The upper mountain just gets more precipitation in general for one. I know its hard to conceptualize, but during our upslope snows and in general most of the snowstorms, the upper elevations are in a saturated environment allowing much better dendrites to reach the surface (fluff factor) and it also saturates earlier. Often our big fluff storms will occur due to orographic lift where you are looking at near 100% RH at the summit and 50% at the base. That drier air in elevation will shrink the dendrites and just cause general evaporation. I'll often find gradients like 2-3" at home at 750ft, which increases to 5-6" at 1,500ft and then will go to 10+" above 3,000ft. Orographic snows often will have a much larger elevational difference than nor'easters or synotpic storms where the low levels are saturated to a 90% RH or higher straight to the valley floors. You find a more evenly distributed snowfall in those big storms. Its the light to moderate systems like Alberta Clippers where you can get 10" of fluff at 3,000ft and only 4-5" at 1,500ft, as those clippers are usually working with a lot less moisture, so to get the really good snows you want to be closer to the LCL (lifting condensation level) where the RH hits 100%. As air is lifted forcibly by the terrain the RH increases as the air parcel rises and cools. We can often have steep lapse rates in the orographic events and the terrain forcing locally results in an environment where the precipitation maximum is right over the crest.
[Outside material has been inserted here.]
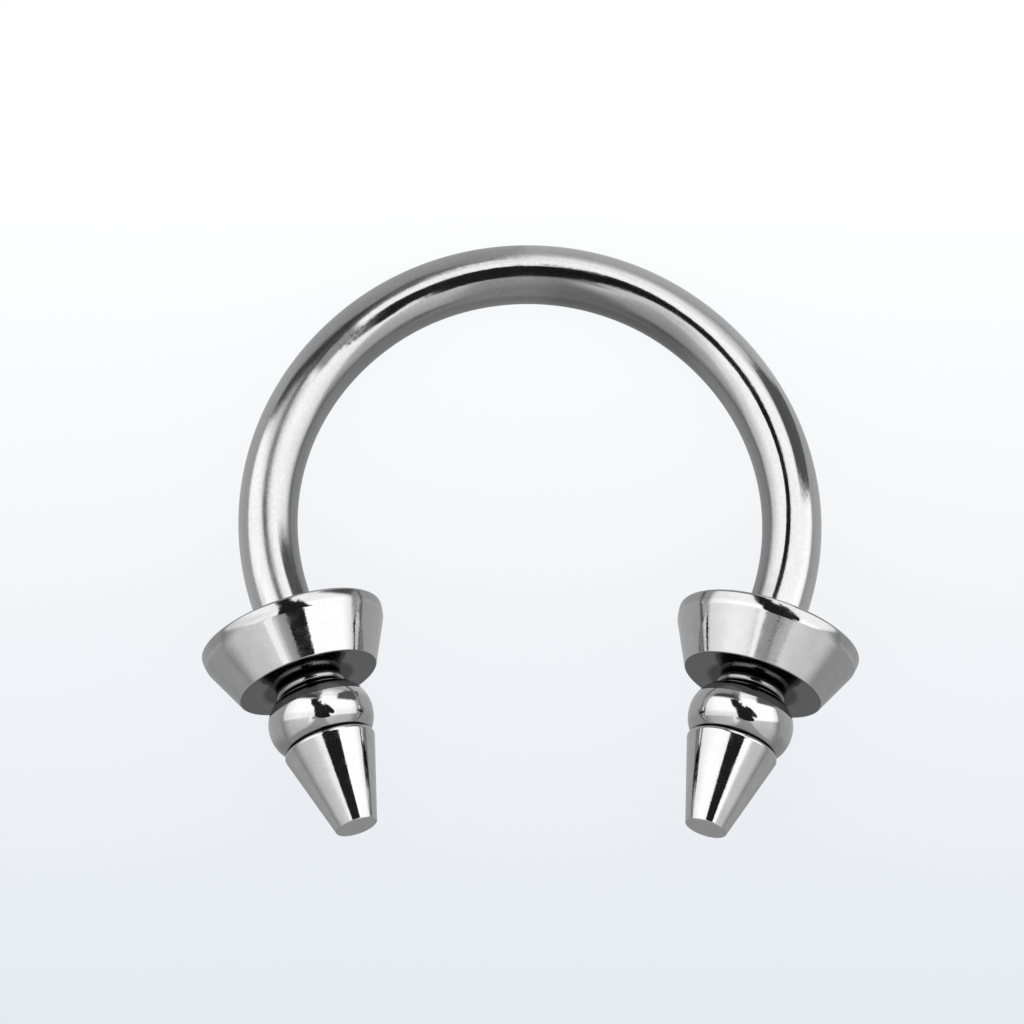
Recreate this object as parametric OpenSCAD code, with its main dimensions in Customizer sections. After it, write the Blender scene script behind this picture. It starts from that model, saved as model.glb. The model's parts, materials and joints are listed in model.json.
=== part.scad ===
// Horseshoe barbell for a body piercing, lying on its side.
// A bent wire carries a turned end piece on each of its two threaded pins.
// The ring plane is tilted, because the part rests on the two collar rims and on the top of the arch.
// Lengths are in millimetres, +Z is up, the open side faces -Y, and the floor is at z = 0.

/* [Wire] */
// Diameter of the round wire
wire_d = 1.6; // [1.2:0.1:2.4]
// Inside width of the bend at its widest
inner_w = 12.5; // [10:0.5:16]
// How much taller the arch is than a true half circle
arch_rise = 0.25; // [0:0.05:0.6]
// Angle in degrees by which each side turns in past the widest point
turn_in = 17.5; // [12:0.5:22]
// Straight stretch of wire in front of each end piece
straight_l = 0.9; // [0.6:0.1:1.5]

// How far the straight stretch is turned down below the surface of the wire
turned_step = 0.02; // [0.01:0.01:0.05]

/* [Threaded pin] */
// Step from the turned end down to the pin, which stops the end piece
pin_step = 0.08; // [0.05:0.01:0.2]
// Length of the pin
pin_l = 1.3; // [0.8:0.1:1.3]
// Chamfer on the free end of the pin
pin_chamfer = 0.12; // [0.05:0.01:0.2]

/* [Fit] */
// Radial clearance between the pin and the hole that takes it
hole_gap = 0.05; // [0.02:0.01:0.1]
// Space left in the hole past the end of the pin
hole_end_gap = 0.1; // [0.05:0.05:0.15]
// Gap between the shoulder of the wire and the face of the collar
seat_gap = 0.03; // [0.01:0.01:0.1]

/* [Collar] */
// Widest diameter of the collar, at its rim
collar_d = 5.1; // [4:0.1:6]
// Diameter of the flat underside of the collar
collar_base_d = 3.85; // [3.2:0.05:4.5]
// Height of the collar
collar_h = 1.6; // [1.5:0.1:2.5]
// Radius of the rounded rim
rim_r = 0.2; // [0.1:0.05:0.4]

/* [Neck ring] */
// Widest diameter of the small ring under the collar
neck_d = 1.9; // [1.8:0.05:2.3]
// Diameter of the ring where it meets its neighbours
neck_root_d = 1.56; // [1.5:0.02:1.7]
// Height of the ring
neck_h = 0.4; // [0.35:0.05:0.8]

/* [Bead] */
// Widest diameter of the flattened bead
bead_d = 2.86; // [2.6:0.02:3.4]
// Height of the bead
bead_h = 1.42; // [1.2:0.02:1.8]
// Diameter of the groove between the bead and the spike
groove_d = 2.2; // [2:0.05:2.3]

/* [Spike] */
// Widest diameter of the spike, at its shoulder
spike_d = 2.5; // [2.4:0.05:3]
// Length of the spike
spike_l = 2.5; // [1.5:0.1:4]
// Diameter of the blunt tip
tip_d = 1.16; // [0.8:0.02:1.6]
// Radius of the rounded shoulder
shoulder_r = 0.2; // [0.1:0.05:0.3]
// Radius of the crisp edges of the collar underside and the tip
edge_r = 0.05; // [0.02:0.01:0.1]

/* [Hidden] */
$fn = 96;
LEFT = -1;
RIGHT = 1;

// Centreline of the bend: a crown arc between two side arcs, tangent where they meet
wire_r = wire_d / 2;
half_w = inner_w / 2 + wire_r;
// The arcs' centres and the middle of the ring form a right triangle with sides as 3 to 4 to 5
blend_a = 53.1301;
side_c = 1.5 * arch_rise;
side_r = half_w + side_c;
crown_c = 2 * arch_rise;
crown_r = half_w - arch_rise;
arch_h = crown_c + crown_r;

// Turned end of the wire, which starts inside the bend, its pin, and the hole for the pin
turned_r = wire_r - turned_step;
turned_bite = 0.3;
pin_r = turned_r - pin_step;
hole_r = pin_r + hole_gap;
hole_l = pin_l - seat_gap + hole_end_gap;

// Stations of the end piece along its axis, counted from the face of the collar
neck_at = collar_h;
bead_at = neck_at + neck_h;
spike_at = bead_at + bead_h;
end_l = spike_at + spike_l;

// Rounded corners of the end piece, each as its centre and its radius
rim = [collar_d / 2 - rim_r, rim_r, rim_r];
base_edge = [collar_base_d / 2 - edge_r, collar_h - edge_r, edge_r];
shoulder = [spike_d / 2 - shoulder_r, spike_at + shoulder_r, shoulder_r];
tip_edge = [tip_d / 2 - edge_r, end_l - edge_r, edge_r];

// Right end of the wire in the ring plane, where the pin starts, and the way the pin points
pin_dir = [-sin(turn_in), -cos(turn_in)];
pin_at = [side_r * cos(turn_in) - side_c, -side_r * sin(turn_in)] + straight_l * pin_dir;

// Tilt of the ring plane at which both rims and the top of the arch touch the floor
rim_v = pin_at.y + (seat_gap + rim.y) * pin_dir.y;
reach = arch_h - rim_v;
lift = wire_r - rim.z;
quad_a = pow(reach, 2) + pow(rim.x * pin_dir.y, 2);
quad_c = pow(lift, 2) - pow(rim.x, 2);
tilt = asin((sqrt(pow(reach * lift, 2) - quad_a * quad_c) - reach * lift) / quad_a);

// Place of the ring plane's origin, which centres the part's box over the world origin
tip_v = pin_at.y + (seat_gap + tip_edge.y) * pin_dir.y;
tip_spread = sqrt(1 - pow(pin_dir.y * cos(tilt), 2));
back_y = arch_h * cos(tilt) + wire_r;
front_y = tip_v * cos(tilt) - tip_edge.x * tip_spread - tip_edge.z;
ring_y = -(back_y + front_y) / 2;
ring_z = arch_h * sin(tilt) + wire_r;

// Outward direction that is square to the line touching two rounded corners
function outward(a, b) =
    let (step = [b.x - a.x, b.y - a.y])
    let (along = step / norm(step))
    let (share = (a.z - b.z) / norm(step))
    share * along + sqrt(1 - share * share) * [along.y, -along.x];

function center(corner) = [corner.x, corner.y];

// Half outline of a turned piece between two flat faces, with a rounded corner at each
module turned(a, b) {
    n = outward(a, b);
    top = a.y - a.z;
    bottom = b.y + b.z;
    polygon([
        [0, top],
        [a.x, top],
        center(a) + a.z * n,
        center(b) + b.z * n,
        [b.x, bottom],
        [0, bottom],
    ]);
    for (corner = [a, b]) {
        translate(center(corner)) circle(r = corner.z);
    }
}

// Half outline of a barrel whose side is one arc from end to end
module barrel(mid_r, end_r, h) {
    bulge = mid_r - end_r;
    arc_r = (pow(h / 2, 2) + pow(bulge, 2)) / (2 * bulge);
    square([end_r, h]);
    intersection() {
        square([mid_r, h]);
        translate([mid_r - arc_r, h / 2]) circle(r = arc_r);
    }
}

// Half outline of a whole end piece, with the hole for the pin
module end_outline() {
    difference() {
        union() {
            turned(rim, base_edge);
            translate([0, neck_at]) barrel(neck_d / 2, neck_root_d / 2, neck_h);
            translate([0, bead_at]) barrel(bead_d / 2, groove_d / 2, bead_h);
            turned(shoulder, tip_edge);
        }
        square([hole_r, hole_l]);
    }
}

// Puts what is drawn in the ring plane at its place and tilt on the floor
module at_rest() {
    translate([0, ring_y, ring_z]) rotate([-tilt, 0, 0]) children();
}

// Puts what is drawn along +Z on the axis of one pin, with z = 0 at the shoulder of the wire
module on_pin(side) {
    translate([side * pin_at.x, pin_at.y, 0]) rotate([90, 0, -side * turn_in]) children();
}

// Stretch of bent wire about a centre in the ring plane, counted from its first angle
module bend(bend_center, bend_r, from, turn) {
    translate(bend_center) rotate_extrude(start = from, angle = turn)
        translate([bend_r, 0]) circle(r = wire_r);
}

// Straight turned end of the wire with its shoulder and pin
module wire_end() {
    rotate_extrude() polygon([
        [0, -straight_l - turned_bite],
        [turned_r, -straight_l - turned_bite],
        [turned_r, 0],
        [pin_r, 0],
        [pin_r, pin_l - pin_chamfer],
        [pin_r - pin_chamfer, pin_l],
        [0, pin_l],
    ]);
}

module bar() {
    color("silver") at_rest() {
        bend([0, crown_c], crown_r, blend_a, 180 - 2 * blend_a);
        for (flip = [0, 1]) {
            mirror([flip, 0]) bend([-side_c, 0], side_r, -turn_in, turn_in + blend_a);
        }
        for (side = [LEFT, RIGHT]) {
            on_pin(side) wire_end();
        }
    }
}

module end_piece(side) {
    color("gainsboro") at_rest() on_pin(side)
        translate([0, 0, seat_gap]) rotate_extrude() end_outline();
}

module left_end() {
    end_piece(LEFT);
}

module right_end() {
    end_piece(RIGHT);
}

bar();
left_end();
right_end();
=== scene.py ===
"""Looks of the horseshoe barbell: three polished steel pieces, a pale floor, studio light and the camera."""

import json
import math

import bpy
import numpy as np
from mathutils import Matrix, Vector


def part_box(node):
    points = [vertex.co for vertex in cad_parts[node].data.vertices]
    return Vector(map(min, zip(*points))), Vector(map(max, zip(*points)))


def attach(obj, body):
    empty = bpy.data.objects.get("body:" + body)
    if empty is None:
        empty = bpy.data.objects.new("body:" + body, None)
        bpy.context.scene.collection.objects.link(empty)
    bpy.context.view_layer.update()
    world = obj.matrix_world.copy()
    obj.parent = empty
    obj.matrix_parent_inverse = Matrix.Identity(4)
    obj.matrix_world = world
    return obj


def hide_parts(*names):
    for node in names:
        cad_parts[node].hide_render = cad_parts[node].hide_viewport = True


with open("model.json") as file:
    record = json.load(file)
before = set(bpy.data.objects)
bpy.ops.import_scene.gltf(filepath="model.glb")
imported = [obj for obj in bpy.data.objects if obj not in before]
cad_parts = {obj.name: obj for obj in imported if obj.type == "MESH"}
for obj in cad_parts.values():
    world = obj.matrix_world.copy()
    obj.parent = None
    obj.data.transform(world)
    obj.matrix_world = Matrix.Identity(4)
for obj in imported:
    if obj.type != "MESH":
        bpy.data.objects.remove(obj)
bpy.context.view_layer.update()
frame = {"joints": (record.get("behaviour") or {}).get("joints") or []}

# Sizes of the part in millimetres, as its solids have them
WIRE_R = 0.8
HALF_W = 7.05
ARCH_RISE = 0.25
STRAIGHT_L = 0.9
PIN_L = 1.3
PIN_CHAMFER = 0.12
HOLE_R = 0.75
HOLE_L = 1.37
SEAT_GAP = 0.03
COLLAR_BASE_R = 1.925
COLLAR_H = 1.6
NECK_R = 0.95
NECK_ROOT_R = 0.78
NECK_H = 0.4
BEAD_R = 1.43
BEAD_H = 1.42
GROOVE_R = 1.1
SPIKE_R = 1.25
SPIKE_L = 2.5
TIP_R = 0.58
EDGE_R = 0.05
END_L = COLLAR_H + NECK_H + BEAD_H + SPIKE_L

# Rim of the collar: a rounded top edge, a nearly upright band under it, then the slanting side
RIM_EDGE_R = 0.085
RIM_EDGE_CENTER_R = 2.433
BAND_H = 0.295
BAND_TOP_SLOPE = 2
BAND_LOW_SLOPE = 14
RIM_BLEND_R = 0.25

# Heights of the bead and the spike. The dome starts a little nearer the collar than in the solids.
OPEN_NECK_H = 0.31
DOME_AT = COLLAR_H + OPEN_NECK_H
BEAD_AT = COLLAR_H + NECK_H
BEAD_WIDEST_AT = BEAD_AT + BEAD_H / 2
SPIKE_AT = BEAD_AT + BEAD_H

# Turn of the bead's outline from its widest place up to the neck and down to the spike, in degrees
DOME_SWEEP = 88
BELLY_SWEEP = 70

# The thread that the pins and the holes carry, which the solids leave plain
THREAD_PITCH = 0.25
PIN_CREST_R = 0.70
PIN_ROOT_R = 0.56
HOLE_CREST_R = 0.73
HOLE_ROOT_R = 0.83

# Share of a thread ridge that is flat at its root, and as much again at its crest
RIDGE_FLAT = 0.1875

# Rounding of the spike's upper edge, tighter than the solids have it
SPIKE_EDGE_R = 0.11

# A scuffed place on the left shoulder of the bend and the worn stretch below it: the scuff's middle along
# the wire, and how far across the wire the middle of each lies
SCUFF_AT = 8.4
SCUFF_X = -0.03
WORN_X = 0.08

# How finely the meshes are cut: columns round an axis, and rows to a turn of the thread
AROUND = 128
ROWS_A_TURN = 16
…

So the precipitation maximum is right over the crest (literally). Even now in June with tropical rains, our base area rain gauge is running 80-90% of the summit...and that's with tropical rains where evaporation isn't as big of an issue as it is in dry winter air. But doing the math, as I said the larger differences are in the fluffy orographic snowfalls and alberta clippers. These fluffy snowfalls have high ratios, as J.Spin's data can show you can get even 50:1 ratios at times. Lets say 40:1 ratios are in place, even a 0.1" precipitation difference between the base and summit will result in a 4" snowfall difference. So take an upslope event where 0.4" of QPF falls at the summit, and 0.25" falls at the base...that can be 16" on the upper mountain and 10" at the base. With high ratio snowfall, very small differences in total liquid can create big differences. Now, lets say there's a big difference in RH that ranges from 100% in the cloud at the summit and 60% at the base which causes the dendrite arms to shrink as the snow falls. So now the summit is getting 40:1 ratios and the base is only getting 25:1 ratios (still really fluffy snow and you wouldn't really be able to tell the difference). In this case you have different ratios occurring due to the dry air in the low levels, and the summit picked up a little more moisture. This example with 0.4" of QPF vs. 0.25" of QPF would result in snowfall at the summit of 16" and 6-7" at the base.
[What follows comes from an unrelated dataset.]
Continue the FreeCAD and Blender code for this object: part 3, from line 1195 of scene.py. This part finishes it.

Meanwhile take a synoptic nor'easter that drops 1.2" QPF at the summit and 1.0" at the base at 10:1 ratios...that's just a small range of 10-12".
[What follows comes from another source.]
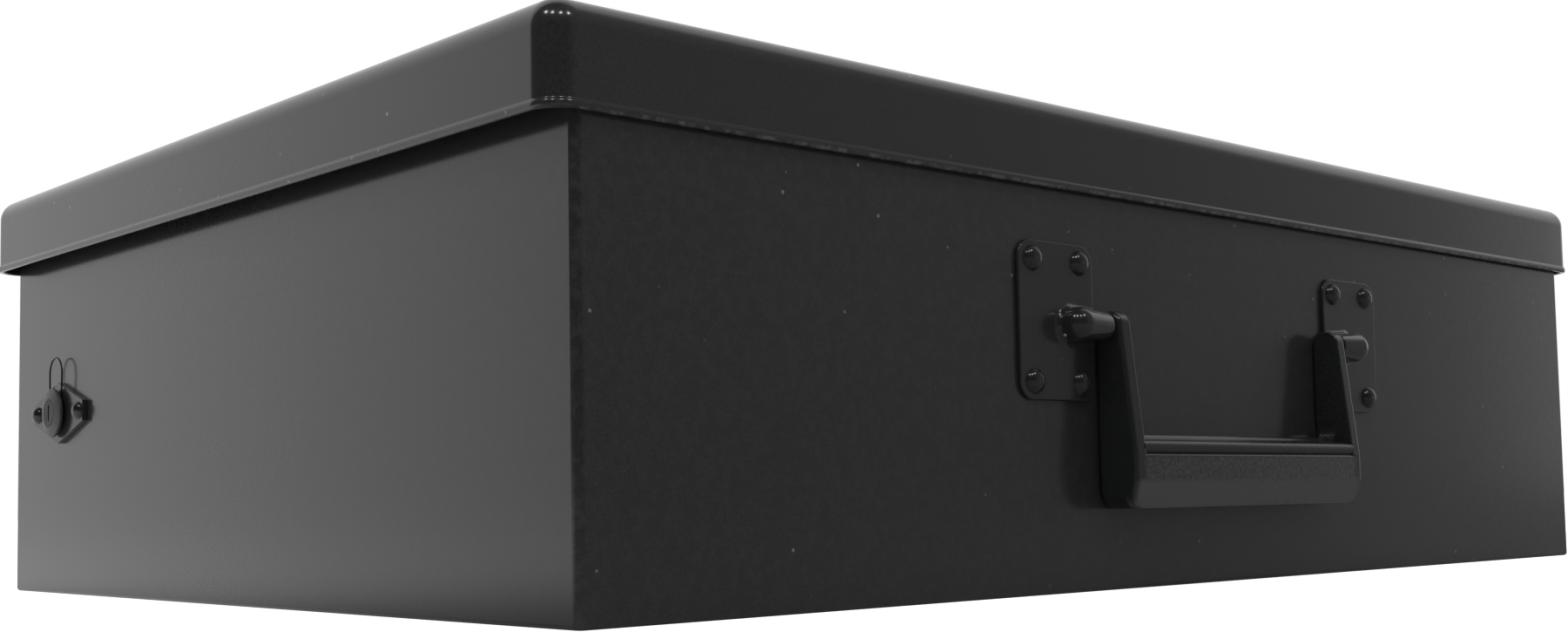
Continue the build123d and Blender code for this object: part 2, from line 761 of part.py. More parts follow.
with BuildPart() as lock_nut:
    with BuildSketch(lock_face.offset(-sheet - tooth_washer_thickness)):
        RegularPolygon(nut_across_flats / 2, 6, major_radius=False)
        Circle(barrel_radius + running_clearance, mode=Mode.SUBTRACT)
    extrude(amount=-nut_thickness)

# Lock plug: turns in the barrel, with a keyway, slots for the wafers and a square tail
cam_start = lock_depth + cam_gap
cam_end = cam_start + cam_thickness
square_end = cam_end - cam_gap
keyway_depth = wafer_first + wafer_count * wafer_pitch
wafer_half_height = plug_radius - 3 * wafer_clearance
wafer_outs = [face_out - wafer_first - n * wafer_pitch for n in range(wafer_count)]
with BuildPart() as lock_plug:
    with BuildSketch(lock_face.offset(face_out)):
        Circle(plug_flange_radius)
    extrude(amount=-plug_flange_thickness)
    with BuildSketch(lock_face.offset(collar_seat)):
        Circle(plug_radius)
    extrude(amount=-collar_seat - cam_start)
    with BuildSketch(lock_face.offset(-cam_start)):
        Rectangle(square_width, square_width)
    extrude(amount=cam_start - square_end)
    with BuildSketch(lock_face.offset(face_out)):
        Rectangle(keyway_width, keyway_height)
    extrude(amount=-keyway_depth, mode=Mode.SUBTRACT)
    for out in wafer_outs:
        with BuildSketch(lock_face.offset(out + wafer_clearance)):
            Rectangle(wafer_width + 2 * wafer_clearance, 3 * plug_radius)
        extrude(amount=-wafer_thickness - 2 * wafer_clearance, mode=Mode.SUBTRACT)
    with BuildSketch(lock_face.offset(-square_end)):
        Circle(cam_screw_radius + rivet_clearance)
    extrude(amount=cam_screw_length, mode=Mode.SUBTRACT)

with BuildPart() as lock_wafers:
    for out in wafer_outs:
        with BuildSketch(lock_face.offset(out)):
            Rectangle(wafer_width, 2 * wafer_half_height)
            Rectangle(wafer_window_width, wafer_window_height, mode=Mode.SUBTRACT)
        extrude(amount=-wafer_thickness)
    with BuildSketch(lock_face.offset(face_out)):
        Circle(plug_radius - wafer_clearance)
    extrude(amount=-keyway_depth, mode=Mode.INTERSECT)

# Cam arm: points to the front when open, and its hooked finger turns up into the keeper
finger_radius = (finger_inner_radius + finger_outer_radius) / 2
finger_angle = degrees(finger_reach / finger_radius)
with BuildPart() as lock_cam:
    with BuildSketch(lock_face.offset(-cam_start)):
        Circle(cam_boss_radius)
        with BuildLine():
            tip_x = sqrt(finger_outer_radius**2 - (cam_tip_width / 2) ** 2)
            Polyline(
                (0, -cam_width / 2),
                (tip_x, -cam_tip_width / 2),
                (tip_x, cam_tip_width / 2),
                (0, cam_width / 2),
                close=True,
            )
        make_face()
        with BuildLine():
            outer = CenterArc((0, 0), finger_outer_radius, 0, finger_angle)
            inner = CenterArc((0, 0), finger_inner_radius, 0, finger_angle)
            Line(outer @ 0, inner @ 0)
            Line(outer @ 1, inner @ 1)
        make_face()
        Rectangle(
            square_width + 2 * running_clearance, square_width + 2 * running_clearance,
            mode=Mode.SUBTRACT,
        )
    extrude(amount=-cam_thickness)

with BuildPart() as lock_cam_screw:
    with BuildSketch(lock_face.offset(-cam_end)):
        Circle(cam_screw_head_radius)
    extrude(amount=-cam_screw_head_height)
    with BuildSketch(lock_face.offset(-cam_end)):
        Circle(cam_screw_radius)
    extrude(amount=cam_screw_length)
    with BuildSketch(lock_face.offset(-cam_end - cam_screw_head_height)):
        Rectangle(2 * cam_screw_head_radius, cam_screw_radius / 2)
    extrude(amount=cam_screw_head_height / 2, mode=Mode.SUBTRACT)

# Keeper: a bracket under the lid with a window that the cam's finger enters
keeper_x = wall_left + cam_start + cam_thickness / 2
keeper_y = lock_y + keeper_offset
window_width = cam_thickness + 2 * keeper_window_side_gap
keeper_width = window_width + 2 * keeper_side
finger_low = lock_height + sqrt(
    finger_inner_radius**2 - (keeper_offset + keeper_thickness) ** 2
)
window_bottom = finger_low - keeper_play
keeper_bottom = window_bottom - keeper_bar
keeper_face = Plane(origin=(keeper_x, keeper_y, 0), x_dir=(-1, 0, 0), z_dir=(0, 1, 0))
with BuildPart() as lid_keeper:
    with BuildSketch(keeper_face):
        with Locations((0, (keeper_bottom + lid_underside) / 2)):
            Rectangle(keeper_width, lid_underside - keeper_bottom)
        with Locations((0, window_bottom + keeper_window_height / 2)):
            Rectangle(window_width, keeper_window_height, mode=Mode.SUBTRACT)
    extrude(amount=keeper_thickness)
    with BuildSketch(Plane.XY.offset(lid_underside)):
        with Locations((keeper_x, keeper_y + keeper_thickness)):
            Rectangle(keeper_width, keeper_foot, align=(Align.CENTER, Align.MAX))
    extrude(amount=-keeper_thickness)

pieces = {
    "body_bottom": body_bottom.part,
    "body_long_walls": body_long_walls.part,
    "body_end_walls": body_end_walls.part,
    "body_corners": body_corners.part,
    "body_long_flanges": body_long_flanges.part,
    "body_end_flanges": body_end_flanges.part,
    "lid_top": lid_top.part,
    "lid_long_skirts": lid_long_skirts.part,
    "lid_end_skirts": lid_end_skirts.part,
    "lid_long_folds": lid_long_folds.part,
    "lid_end_folds": lid_end_folds.part,
    "lid_corners": lid_corners.part,
    "lid_buffers": lid_buffers.part,
    "hinge_body_leaf": hinge_body_leaf.part,
    "hinge_lid_leaf": hinge_lid_leaf.part,
    "hinge_pin": hinge_pin.part,
    "hinge_body_rivets": hinge_body_rivets.part,
    "hinge_lid_rivets": hinge_lid_rivets.part,
    "handle_plate_left": handle_plates["left"],
    "handle_plate_right": handle_plates["right"],
    "handle_rivets_left": handle_rivets["left"],
    "handle_rivets_right": handle_rivets["right"],
    "handle_rivet_washers": handle_rivet_washers.part,
    "handle": handle.part,
    "handle_pivot_pin_left": pivot_pins["left"],
    "handle_pivot_pin_right": pivot_pins["right"],
    "lock_flange": lock_flange.part,
    "lock_flange_rivets": lock_flange_rivets.part,
    "lock_barrel": lock_barrel.part,
    "lock_wire_clip": lock_wire_clip.part,
    "lock_tooth_washer": lock_tooth_washer.part,
    "lock_nut": lock_nut.part,
    "lock_plug": lock_plug.part,
    "lock_wafers": lock_wafers.part,
    "lock_cam": lock_cam.part,
    "lock_cam_screw": lock_cam_screw.part,
    "lid_keeper": lid_keeper.part,
}
for name, piece in pieces.items():
    piece.label = name
    export_step(piece, f"parts/{name}.step")
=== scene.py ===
import math

import bmesh
import bpy
from mathutils import Matrix, Vector


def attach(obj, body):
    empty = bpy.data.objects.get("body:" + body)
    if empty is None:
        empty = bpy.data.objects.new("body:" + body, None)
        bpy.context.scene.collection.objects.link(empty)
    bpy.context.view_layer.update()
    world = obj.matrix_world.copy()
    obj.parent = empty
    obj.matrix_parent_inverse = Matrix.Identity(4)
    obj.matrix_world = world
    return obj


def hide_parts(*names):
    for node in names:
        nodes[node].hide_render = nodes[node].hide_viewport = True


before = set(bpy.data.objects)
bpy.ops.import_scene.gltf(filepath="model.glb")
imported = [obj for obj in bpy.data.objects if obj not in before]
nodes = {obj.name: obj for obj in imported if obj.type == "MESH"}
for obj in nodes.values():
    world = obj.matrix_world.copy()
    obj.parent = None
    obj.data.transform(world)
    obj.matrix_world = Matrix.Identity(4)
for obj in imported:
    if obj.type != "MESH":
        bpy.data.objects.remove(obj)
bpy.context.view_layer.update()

MM = 0.001


# Camera, in millimetres from the middle of the body's underside

PHOTO_WIDTH = 1800
PHOTO_HEIGHT = 725
SENSOR = 36.0
FOCAL_PIXELS = 2030.0
HORIZON_CENTRE = 440.0
CAMERA_PLACE = Vector((-426.4, -441.6, 25.1)) * MM
CAMERA_YAW = math.radians(42.456)
CAMERA_PITCH = math.radians(3.756)
CAMERA_ROLL = math.radians(-1.009)
CAMERA_NEAREST = 0.01


def make_camera():
    """A camera where the photograph was taken from, with the same lens and framing."""
    yaw, pitch, roll = CAMERA_YAW, CAMERA_PITCH, CAMERA_ROLL
    reach = math.cos(pitch)
    ahead = Vector((math.sin(yaw) * reach, math.cos(yaw) * reach, math.sin(pitch)))
    level = Vector((math.cos(yaw), -math.sin(yaw), 0.0))
    upright = level.cross(ahead)
    right = level * math.cos(roll) + upright * math.sin(roll)
    up = upright * math.cos(roll) - level * math.sin(roll)
    data = bpy.data.cameras.new("photo_camera")
    data.sensor_width = SENSOR
    data.lens = FOCAL_PIXELS / PHOTO_WIDTH * SENSOR
    data.shift_y = (HORIZON_CENTRE - PHOTO_HEIGHT / 2) / PHOTO_WIDTH
    data.clip_start = CAMERA_NEAREST
    camera = bpy.data.objects.new("photo_camera", data)
    turn = Matrix((right, up, -ahead)).transposed().to_4x4()
    camera.matrix_world = Matrix.Translation(CAMERA_PLACE) @ turn
    bpy.context.scene.collection.objects.link(camera)
    bpy.context.scene.camera = camera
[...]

I can't explain it fully but I can say that there is certainly a big difference in snowfall between base and upper mountain at Stowe, regardless of temperatures. If anything, the colder winters have more high ratio snowstorms which are where the larger differences can occur with even small liquid differences. Its to the point that local skiers expect significantly more snow in the higher elevations...such that if they pull into the parking lot with 7", they are expecting double digits up high. Snowfall is elevation dependent not only in rain/snow situations, but in a lot of our local Green Mountain snowfall due to orographics. I would also argue that the northern Greens will have a larger range of base to summit snowfall than any other region in the Northeast because of the local effects.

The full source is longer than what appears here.